As Autistics we have challenges when it comes to feedback:

-Black and White thinking, we sometimes miss the opportunities and options that fall in the grey areas that others see. 

-We see all the details and can often overwhelm the receiver with too much information.


Viewer Q & A

-Bekka asks, “Are there specific situations where you wouldn’t give feedback?”

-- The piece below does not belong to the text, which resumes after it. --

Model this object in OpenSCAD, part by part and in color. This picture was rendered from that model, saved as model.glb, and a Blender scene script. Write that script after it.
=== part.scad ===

In certain situations and relationships it is best to keep your observations to yourself.  Where I would avoid giving feedback most is in a situation where emotions are strongly tied to your opinion in an unhealthy way.  For example, if your best friend just got into a fight with her husband and shows up in tears telling you about all that has happened and she asks you what you think of her husband.  DON’T.  I know that temptation is there to want to side with and console your friend, but this is a potential mine field in your relationship.  She is going to calm down eventually and she and her husband are going to work it out and then you are left on the outs with your friend because you said something negative about her husband and she is now upset you think that about him.  TRUST me on this one.  What your friend is really asking for is soothing and commiseration and this can be done in healthy ways, like letting her just talk it out while you listen.


-Viewer asks, “Should you only give feedback when asked?”


Yes and No.  It depends on the relationship with the person.  Only offer feedback to someone who is your true connection relationship and it can be done without being asked because one of the core components of a true connection is there is trust and the understanding that you are both FOR the other person and your feedback comes from a place wishing to help the other person grow, thrive and excel in life.